In [None]:
!pip -q install -U sentence-transformers faiss-cpu rapidfuzz


In [None]:
# =========================================
# 1) 기본 설정/유틸
# =========================================
import os, re, glob, json, ast, uuid, hashlib, shelve
from dataclasses import dataclass
from typing import List, Dict, Any, Optional
import numpy as np, faiss, pandas as pd
from sentence_transformers import SentenceTransformer
from rapidfuzz import fuzz
from tqdm.auto import tqdm

os.environ["TOKENIZERS_PARALLELISM"] = "false"  # 토크나이저 과도 병렬 방지(속도/메모리 안정)
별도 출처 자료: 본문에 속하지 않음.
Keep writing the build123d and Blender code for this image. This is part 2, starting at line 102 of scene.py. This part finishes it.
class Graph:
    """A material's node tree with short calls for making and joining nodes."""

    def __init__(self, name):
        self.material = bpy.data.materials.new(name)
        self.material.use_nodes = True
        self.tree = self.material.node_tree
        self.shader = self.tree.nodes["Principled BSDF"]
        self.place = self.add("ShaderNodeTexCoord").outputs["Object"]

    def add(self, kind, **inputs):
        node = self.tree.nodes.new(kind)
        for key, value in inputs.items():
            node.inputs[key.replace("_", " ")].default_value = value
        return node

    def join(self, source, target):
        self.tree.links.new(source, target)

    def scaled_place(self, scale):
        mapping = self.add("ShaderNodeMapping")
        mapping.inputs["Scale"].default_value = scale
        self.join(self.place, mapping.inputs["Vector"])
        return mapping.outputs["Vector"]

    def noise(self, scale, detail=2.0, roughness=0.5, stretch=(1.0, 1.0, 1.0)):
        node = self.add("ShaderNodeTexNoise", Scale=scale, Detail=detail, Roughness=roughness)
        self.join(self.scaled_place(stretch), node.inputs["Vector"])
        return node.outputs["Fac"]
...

DATA_ROOT = "/content/data"
OUT_DIR   = "/content/artifacts"
os.makedirs(OUT_DIR, exist_ok=True)

EMB_MODEL = "intfloat/multilingual-e5-small"
EMB_BATCH = 64  # CPU면 32~64, GPU면 64~128

def md5(s: str) -> str:
    return hashlib.md5(s.encode("utf-8")).hexdigest()

@dataclass
class Doc:
    id: str
    corpus: str   # resume|question|jd|values
    text: str
    meta: Dict[str, Any]

def read_text(p):
    with open(p, "r", encoding="utf-8") as f: return f.read()
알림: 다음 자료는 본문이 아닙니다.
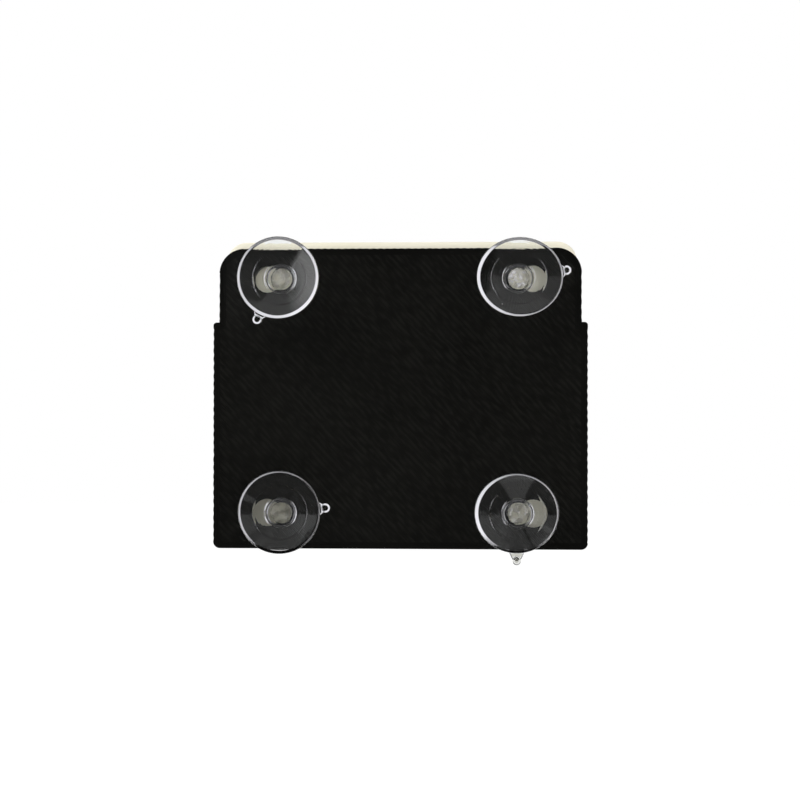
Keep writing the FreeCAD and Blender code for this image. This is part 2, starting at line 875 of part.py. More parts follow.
def controller_chip():
    """The controller, a chip on two rows of bent legs."""
    body = on_board("controller_chip", size("controller_right"), -size("controller_down"))
    half_width = size("controller_width") / 2
    half_height = size("controller_height") / 2
    outline = front_sketch(body, "outline", size("controller_standoff"))
    draw_rectangle(outline, half_width, half_height)
    pad(body, "package", outline, size("controller_thickness"))
    thick = size("leg_thickness")
    rise = size("leg_rise")
    knee = half_width + size("leg_reach") / 2
    tip = half_width + size("leg_reach")
    leg_z = size("leg_pitch") * (size("leg_count") - 1) / 2
    section = new_sketch(body, "leg_section", "XY_Plane")
    section.setExpression("AttachmentOffset.Base.z", (leg_z - size("leg_width") / 2).text)
    draw_outline(section, [
        (half_width - thick, rise), (half_width - thick, rise + thick),
        (knee, rise + thick), (knee, thick), (tip, thick),
        (tip, None), (knee - thick, None), (knee - thick, rise),
    ])
    leg = body.newObject("PartDesign::Pad", "leg")
    leg.Profile = section
    leg.setExpression("Length", size("leg_width").text)
    doc.recompute()
    legs = body.newObject("PartDesign::MultiTransform", "legs")
    legs.Originals = [leg]
    row = doc.addObject("PartDesign::LinearPattern", "leg_row")
    row.Direction = (section, ["N_Axis"])
    row.Reversed = True
    row.setExpression("Length", (size("leg_pitch") * (size("leg_count") - 1)).text)
    row.setExpression("Occurrences", size("leg_count").text)
    other_side = doc.addObject("PartDesign::Mirrored", "other_side")
    other_side.MirrorPlane = (origin_plane(body, "YZ_Plane"), [""])
    for part in (row, other_side):
        body.addObject(part)
    legs.Transformations = [row, other_side]
    body.Tip = legs
    doc.recompute()


def crystal_can():
    """The crystal's can, long and round-ended, on its flange."""
    half_length = size("crystal_length") / 2
    radius = size("crystal_width") / 2
    run = half_length - radius
    reach = half_length + size("crystal_flange") + size("crystal_side_gap")
    body = on_board("crystal_can", board_half_width - reach, -size("crystal_down"))
    ends = [(-run, None), (run, None)]
    flange = front_sketch(body, "flange_outline")
    draw_rounded(flange, ends, radius + size("crystal_flange"))
    pad(body, "flange", flange, size("crystal_flange_height"))
    can = front_sketch(body, "can_outline", size("crystal_flange_height"))
    draw_rounded(can, ends, radius)
    pad(body, "can", can, size("crystal_height") - size("crystal_flange_height"))


def storage_capacitor():
    """The capacitor: a round can on a square base with two cut corners."""
    half = size("capacitor_base") / 2
    inset = half + size("capacitor_gap")
    body = on_board("storage_capacitor", inset - board_half_width, board_half_height - inset)
    short = half - size("capacitor_base_height")
    base = front_sketch(body, "base_outline")
    draw_outline(base, [
        (-half, -half), (half, -half), (half, short), (short, half), (-short, half), (-half, short),
    ])
    pad(body, "base", base, size("capacitor_base_height"))
    radius = size("capacitor_radius")
    top = size("capacitor_height")
    bevel = size("capacitor_bevel")
    start = size("capacitor_base_height")
    section = new_sketch(body, "section", "XY_Plane")
    draw_outline(section, [
        (None, start),
        (radius, start),
        (radius, top - bevel),
        (radius - bevel, top),
        (None, top),
    ])
    revolve(body, "can", section)


def board_components():
    """The small surface-mounted components, one box each."""
    margin = size("component_margin")
    pitch = size("component_pitch")
    places = []
    for column, row in TOP_PLACES:
        places.append((column * pitch, board_half_height - margin - row * pitch))
    for column, row in CORNER_PLACES:
        x = board_half_width - margin - column * pitch
        places.append((x, margin + row * pitch - board_half_height))
    boxes = []
    for number, (x, z) in enumerate(places, start=1):
        left = x - size("component_length") / 2
        low = tag_middle + z - size("component_width") / 2
        bindings = {
            "Length": size("component_length"),
            "Width": size("component_height"),
            "Height": size("component_width"),
            "Placement.Base.x": left,
            "Placement.Base.y": board_front,
            "Placement.Base.z": low,
        }
        box = doc.addObject("Part::Box", f"component_{number}")
        for name, given in bindings.items():
            box.setExpression(name, given.text)
        boxes.append(box)
    group = doc.addObject("Part::Compound", "board_components")
    group.Label = "board_components"
    group.Links = boxes
    doc.recompute()
    subparts.append(group)


def check_document():
    """Stops if any object failed or any sub-part has no valid solid."""
    for item in doc.Objects:
        if "Invalid" in item.State or "Error" in item.State:
            raise ValueError(f"{item.Label} failed: {item.State}")
    for item in subparts:
        shape = item.Shape
        if shape.isNull() or not shape.isValid() or not shape.Solids:
            raise ValueError(f"{item.Label} has no valid solid")


def write_parts():
    """Writes one STEP file for each sub-part."""
    os.makedirs("parts", exist_ok=True)
    for item in subparts:
        item.Shape.exportStep(f"parts/{item.Label}.step")
        print(f"{item.Label}: {len(item.Shape.Solids)} solids, {item.Shape.Volume:.1f} mm3")


holder()
for row_name, row_sign in (("top", 1), ("bottom", -1)):
    for side_name, side_sign in (("left", -1), ("right", 1)):
        suction_cup(f"suction_cup_{row_name}_{side_name}", side_sign, row_sign)
tag_back_case()
tag_front_case()
circuit_board()
antenna_spacer()
antenna_plate()
antenna_feed()
lithium_cell()
cell_straps()
cell_pad()
shield_can()
radio_chip()
controller_chip()
crystal_can()
storage_capacitor()
board_components()
doc.recompute()
check_document()
write_parts()
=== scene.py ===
"""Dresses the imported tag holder: a black printed pocket, four clear suction cups and a cream tag."""

import enum
import logging
import math
from dataclasses import dataclass, field, replace
from typing import Any, Optional, Sequence, Union

import bmesh
import bpy
import numpy as np
from mathutils import Matrix, Vector, noise
from mathutils.geometry import delaunay_2d_cdt


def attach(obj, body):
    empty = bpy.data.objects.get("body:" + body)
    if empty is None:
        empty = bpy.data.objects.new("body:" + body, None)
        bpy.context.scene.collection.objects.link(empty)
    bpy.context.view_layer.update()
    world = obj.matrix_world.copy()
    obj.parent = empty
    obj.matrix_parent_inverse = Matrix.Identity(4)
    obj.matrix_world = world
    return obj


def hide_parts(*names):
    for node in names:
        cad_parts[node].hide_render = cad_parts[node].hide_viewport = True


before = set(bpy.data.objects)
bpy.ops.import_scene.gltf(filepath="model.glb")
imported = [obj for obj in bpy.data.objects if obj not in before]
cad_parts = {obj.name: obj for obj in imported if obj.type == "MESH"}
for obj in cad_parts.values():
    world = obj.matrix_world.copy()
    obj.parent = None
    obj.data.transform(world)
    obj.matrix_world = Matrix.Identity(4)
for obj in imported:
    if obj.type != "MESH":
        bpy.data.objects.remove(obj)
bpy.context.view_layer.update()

MM = 0.001
log = logging.getLogger("tag_holder")

Point = tuple[float, float]
Place = tuple[float, float, float]
Colour = tuple[float, float, float]
Value = Union["Socket", float, int, Sequence[float]]


# The plate, which the holder, its finish and the cups all follow


@dataclass(frozen=True)
class Plate:
    """The back plate's outline and keyholes."""

    half_width: float = 47.0 * MM
    upper_half_width: float = 45.5 * MM
    bottom: float = -38.3 * MM
    shoulder: float = 18.5 * MM
    top: float = 37.05 * MM
    corner: float = 6.35 * MM
    foot_corner: float = 1.7 * MM
    keyhole: Point = (29.65 * MM, 29.3 * MM)
    key_travel: float = 3.6 * MM
    slot: float = 2.8 * MM
    entry: float = 3.55 * MM


PLATE = Plate()


# Shader graphs


@dataclass(frozen=True)
class Socket:
    """A node's output that takes part in Python arithmetic."""

    graph: "Graph"
    link: bpy.types.NodeSocket

    def math(self, operation: str, *others: Value) -> "Socket":
        """Adds a Math node with this value first."""
        return self.graph.math(operation, self, *others)

    def __add__(self, other: Value) -> "Socket":
        """Adds."""
        return self.math("ADD", other)

    def __sub__(self, other: Value) -> "Socket":
        """Subtracts."""
        return self.math("SUBTRACT", other)

    def __rsub__(self, other: Value) -> "Socket":
        """Subtracts from a number."""
        return self.graph.math("SUBTRACT", other, self)

    def __mul__(self, other: Value) -> "Socket":
        """Multiplies."""
        return self.math("MULTIPLY", other)

    def __truediv__(self, other: Value) -> "Socket":
        """Divides."""
        return self.math("DIVIDE", other)

    def __pow__(self, other: Value) -> "Socket":
        """Raises to a power."""
        return self.math("POWER", other)

    def __abs__(self) -> "Socket":
        """Drops the sign."""
        return self.math("ABSOLUTE")

    __radd__ = __add__
    __rmul__ = __mul__

    def above(self, other: Value) -> "Socket":
        """The larger of two values."""
        return self.math("MAXIMUM", other)

    def below(self, other: Value) -> "Socket":
        """The smaller of two values."""
        return self.math("MINIMUM", other)

    def step(self, low: float, high: float) -> "Socket":
        """Rises smoothly from 0 to 1 between two values, or falls if they are the other way round.

        Args:
            low: where the result is 0.
            high: where the result is 1.

        Returns:
            The smooth step.
        """
        first, last = (low, high) if low < high else (high, low)
        rise = self.graph.add(
            "ShaderNodeMapRange", {"interpolation_type": "SMOOTHSTEP"},
            {"Value": self, "From Min": first, "From Max": last}, "Result",
        )
        return rise if low < high else 1.0 - rise

    def beads(self, pitch: float) -> "Socket":
        """Rows of half-round beads of a width in metres, 0 in the grooves and 1 on the crests."""
        return abs((self * (math.pi / pitch)).math("SINE"))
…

def literal_dict_from_txt(p):
    return ast.literal_eval(read_text(p))

def sent_simplify(s):
    return re.sub(r"\s+", " ", s).strip()

def split_bullets(text: str) -> List[str]:
    parts = re.split(r"[•\-\u2022\n]+|,\s", text)
    return [sent_simplify(p) for p in parts if sent_simplify(p)]
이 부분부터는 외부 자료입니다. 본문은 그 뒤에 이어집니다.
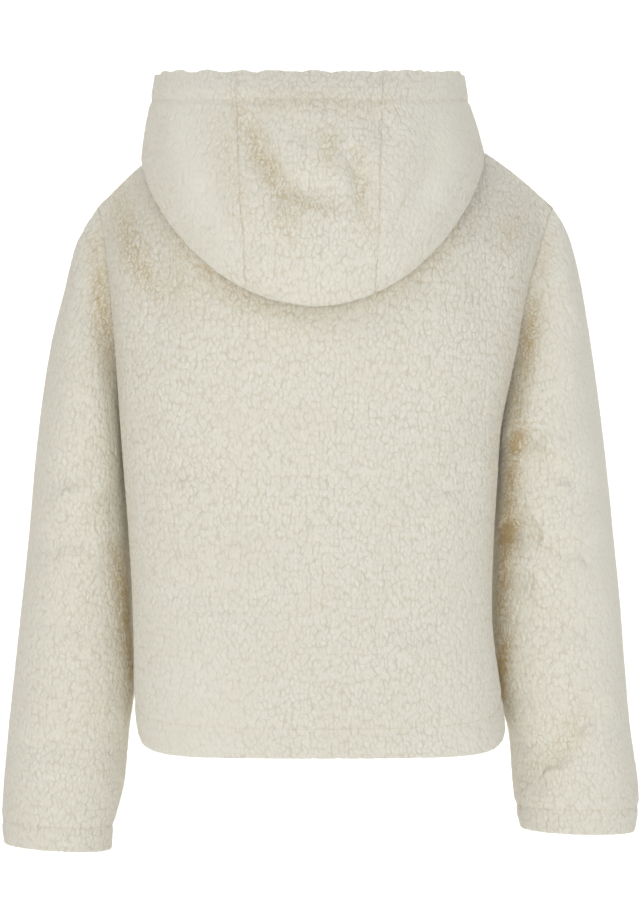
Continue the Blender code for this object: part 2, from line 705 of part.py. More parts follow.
def strip(name, low, high, half_in, half_out, thick, rows):
    """A strip along the zip, from one side distance to another."""
    outer = []
    inner = []
    for level in np.linspace(low, high, rows):
        point, out, _ = zip_frame(level)
        edge = [point + np.array([x, 0, 0]) for x in (half_in, half_out)]
        outer.append([spot + out * thick / 2 for spot in edge])
        inner.append([spot - out * thick / 2 for spot in edge])
    return wall_mesh(name, np.array(outer), np.array(inner))


def prism(name, profile, low, high, level):
    """A profile of (x, height off the tape) pulled along the zip, about `level`."""
    point, out, up = zip_frame(level)
    outer = [point + np.array([x, 0, 0]) + out * h + up * high for x, h in profile]
    inner = [point + np.array([x, 0, 0]) + out * h + up * low for x, h in profile]
    count = len(profile)
    faces = [tuple(range(count)), tuple(reversed(range(count, 2 * count)))]
    for place in range(count):
        follow = (place + 1) % count
        faces.append((follow, place, count + place, count + follow))
    mesh = bpy.data.meshes.new(name)
    mesh.from_pydata([tuple(spot) for spot in outer + inner], [], faces)
    return finish_mesh(name, mesh)


def level_at(distance, start):
    """The row that lies `distance` along the zip from a row."""
    fine = np.linspace(0, BODY_TOP, 721)
    line = body_smooth(180.0 + 0 * fine, fine)
    run = np.concatenate([[0], np.cumsum(np.linalg.norm(np.diff(line, axis=0), axis=1))])
    return float(np.interp(np.interp(start, fine, run) + distance, run, fine))


def bar(x0, x1, h0, h1):
    return ((x0, h0), (x1, h0), (x1, h1), (x0, h1))


def join(base, others):
    """One body from several by an exact Boolean, with the helpers hidden."""
    for other in others:
        cut = base.modifiers.new("join", "BOOLEAN")
        cut.operation = "UNION"
        cut.solver = "EXACT"
        cut.object = other
        other.hide_render = True
        other.display_type = "WIRE"
    return base


def make_zip():
    """Tapes, chain, bottom box, slider and pull tab."""
    low = level_at(ZIP_END, 0)
    high = level_at(-ZIP_END, BODY_TOP)
    box_top = level_at(ZIP_END + BOX_TALL, 0)
    chain_low = level_at(SEAM_GAP, box_top)
    chain_high = level_at(-SLIDER_LONG / 2 - SEAM_GAP, SLIDER_LEVEL)
    chain = CHAIN_HALF
    made = [
        strip("zip_tape_left", low, high, TAPE_IN, TAPE_OUT, TAPE_THICK, ZIP_ROWS),
        strip("zip_tape_right", low, high, -TAPE_OUT, -TAPE_IN, TAPE_THICK, ZIP_ROWS),
        strip("zip_chain", chain_low, chain_high, -chain, chain, CHAIN_THICK, ZIP_ROWS),
        strip("zip_box", low, box_top, -chain, chain, BOX_THICK, 2),
    ]
    web = SLIDER_WEB_HALF
    wide = SLIDER_HALF
    face = PLATE_IN + PLATE_THICK
    profile = (
        (-wide, PLATE_IN), (-wide, face), (wide, face), (wide, PLATE_IN), (web, PLATE_IN),
        (web, -PLATE_IN), (wide, -PLATE_IN), (wide, -face), (-wide, -face),
        (-wide, -PLATE_IN), (-web, -PLATE_IN), (-web, PLATE_IN),
    )
    half = SLIDER_LONG / 2
    slider = prism("zip_slider", profile, -half, half, SLIDER_LEVEL)
    top = face + BRIDGE_ROOM
    reach = BRIDGE_LONG / 2
    outline = bar(-BRIDGE_HALF, BRIDGE_HALF, top, top + BRIDGE_THICK)
    helpers = [prism("bridge_top", outline, -reach, reach, SLIDER_LEVEL)]
    outline = bar(-BRIDGE_HALF, BRIDGE_HALF, face - BRIDGE_SINK, top + BRIDGE_SINK)
    for place, start in enumerate((-reach, reach - BRIDGE_POST)):
        end = start + BRIDGE_POST
        helpers.append(prism(f"bridge_post_{place}", outline, start, end, SLIDER_LEVEL))
    made.append(join(slider, helpers))
    made.append(make_pull_tab(face + BRIDGE_ROOM / 2))
    return made


def make_pull_tab(height):
    """The pull tab: a bar under the bridge, two arms and a flat tab, on its hinge line."""
    point, out, up = zip_frame(SLIDER_LEVEL)
    hinge = bpy.data.objects.new("pull_tab_hinge", None)
    hinge.location = point + out * height
    hinge.empty_display_size = 0.01
    bpy.context.scene.collection.objects.link(hinge)
    half = TAB_BAR / 2
    arm = TAB_HALF - TAB_ARM
    points = []
    for wide, low, high in ((TAB_HALF, -TAB_LONG, half), (arm, -TAB_NECK, -half)):
        for depth in (half, -half):
            for x, along in ((-wide, low), (wide, low), (wide, high), (-wide, high)):
                points.append(tuple(np.array([x, 0, 0]) + up * along + out * depth))
    faces = []
    for a in range(4):
        b = (a + 1) % 4
        faces += [(a, b, 8 + b, 8 + a), (4 + b, 4 + a, 12 + a, 12 + b)]
        faces += [(b, a, 4 + a, 4 + b), (8 + a, 8 + b, 12 + b, 12 + a)]
    mesh = bpy.data.meshes.new("zip_pull_tab")
    mesh.from_pydata(points, [], faces)
    tab = finish_mesh("zip_pull_tab", mesh)
    tab.parent = hinge
    return tab


def material(name, colour, roughness, metallic=0.0):
    made = bpy.data.materials.new(name)
    made.use_nodes = True
    shader = made.node_tree.nodes["Principled BSDF"]
    shader.inputs["Base Color"].default_value = (*colour, 1.0)
    shader.inputs["Roughness"].default_value = roughness
    shader.inputs["Metallic"].default_value = metallic
    made.diffuse_color = (*colour, 1.0)
    return made


def main():
    for old in list(bpy.data.objects):
        bpy.data.objects.remove(old, do_unlink=True)
    sherpa = {
        "back_panel": 1.00, "front_left": 0.98, "front_right": 0.96, "sleeve_left": 0.94,
        "sleeve_right": 0.92, "hood_left": 0.97, "hood_centre": 0.99, "hood_right": 0.95,
    }
    zip_looks = {
        "zip_tape_left": ((0.72, 0.66, 0.55), 0.8, 0.0),
        "zip_tape_right": ((0.70, 0.64, 0.53), 0.8, 0.0),
        "zip_chain": ((0.74, 0.69, 0.58), 0.4, 0.0),
        "zip_box": ((0.60, 0.60, 0.61), 0.35, 1.0),
        "zip_slider": ((0.62, 0.62, 0.63), 0.3, 1.0),
        "zip_pull_tab": ((0.64, 0.64, 0.65), 0.3, 1.0),
    }
    pieces = make_body()
    pieces.append(make_sleeve("sleeve_left", 1))
    pieces.append(make_sleeve("sleeve_right", -1))
    pieces += make_hood()
    pieces += make_zip()
    for piece in pieces:
        if piece.name in sherpa:
            tone = sherpa[piece.name]
            look = ((0.80 * tone, 0.75 * tone, 0.66 * tone), 0.95, 0.0)
        else:
            look = zip_looks[piece.name]
        piece.data.materials.append(material(piece.name, *look))


main()
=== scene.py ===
# A hooded sherpa jacket, zipped up and filled out as worn, with its hood down.
# Metres, +Z up. The front faces -Y and the wearer's left is +X.

import json
import math
from functools import partial

import bmesh
import bpy
import numpy as np
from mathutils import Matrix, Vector
from mathutils.bvhtree import BVHTree

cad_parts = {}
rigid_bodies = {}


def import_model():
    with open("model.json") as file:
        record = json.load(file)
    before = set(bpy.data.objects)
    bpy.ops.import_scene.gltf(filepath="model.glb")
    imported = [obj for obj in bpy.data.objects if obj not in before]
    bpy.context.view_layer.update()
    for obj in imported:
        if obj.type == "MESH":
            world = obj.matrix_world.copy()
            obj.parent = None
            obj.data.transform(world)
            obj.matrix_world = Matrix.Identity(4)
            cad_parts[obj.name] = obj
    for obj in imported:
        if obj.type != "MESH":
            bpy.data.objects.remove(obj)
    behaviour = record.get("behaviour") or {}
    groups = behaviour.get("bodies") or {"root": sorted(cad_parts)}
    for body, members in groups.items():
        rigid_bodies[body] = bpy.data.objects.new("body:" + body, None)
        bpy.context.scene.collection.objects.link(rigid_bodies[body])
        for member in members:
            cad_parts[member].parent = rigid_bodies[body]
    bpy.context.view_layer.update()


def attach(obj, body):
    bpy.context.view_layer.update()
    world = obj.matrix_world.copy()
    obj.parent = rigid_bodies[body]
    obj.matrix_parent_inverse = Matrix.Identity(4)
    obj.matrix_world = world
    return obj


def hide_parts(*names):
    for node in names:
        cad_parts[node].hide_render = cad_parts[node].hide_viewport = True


for old in list(bpy.data.objects):
    bpy.data.objects.remove(old, do_unlink=True)
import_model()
print("frame loaded")

mm = 0.001
slopeStep = {"row": 0.02, "turn": 0.5}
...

def find_values_path(root: str) -> Optional[str]:
    c=[]
    for p in glob.glob(os.path.join(root, "*")):
        b=os.path.basename(p)
        if b.endswith(".txt") and ("인재상" in b or "인재상" in b): c.append(p)
    return sorted(set(c), key=len)[0] if c else None


In [None]:
# =========================================
# 2) 로더들 (자소서는 *_masked.txt 원문에서 유닛화)
# =========================================
SECTION_PATTERNS = [
    ("지원동기", r"(지원동기)(.*?)(?=\n\s*본인의 강점|역량기술서|자기소개서|$)"),
    ("본인의 강점", r"(본인의 강점[^\n]*)(.*?)(?=\n\s*역량기술서|자기소개서|지원동기|$)"),
    ("자기소개서", r"(자기소개서)(.*?)(?=\n\s*역량기술서|지원동기|본인의 강점|$)"),
    ("역량기술서", r"(역량기술서)(.*?)(?=\n\s*자기소개서|지원동기|본인의 강점|$)"),
]
BULLET_SPLIT = re.compile(r"[•\-\u2022]|^\s*[0-9]+\.\s*", re.MULTILINE)
CHUNK_TRIG = 140   # 합친 문장 길이가 이 값 이상이면 컷
MIN_LEN    = 100   # 최종 유닛 최소 길이

def _normalize_txt(s):
    s=re.sub(r"\r","",s); s=re.sub(r"[ \t]+"," ",s); s=re.sub(r"\n{2,}","\n\n",s); return s.strip()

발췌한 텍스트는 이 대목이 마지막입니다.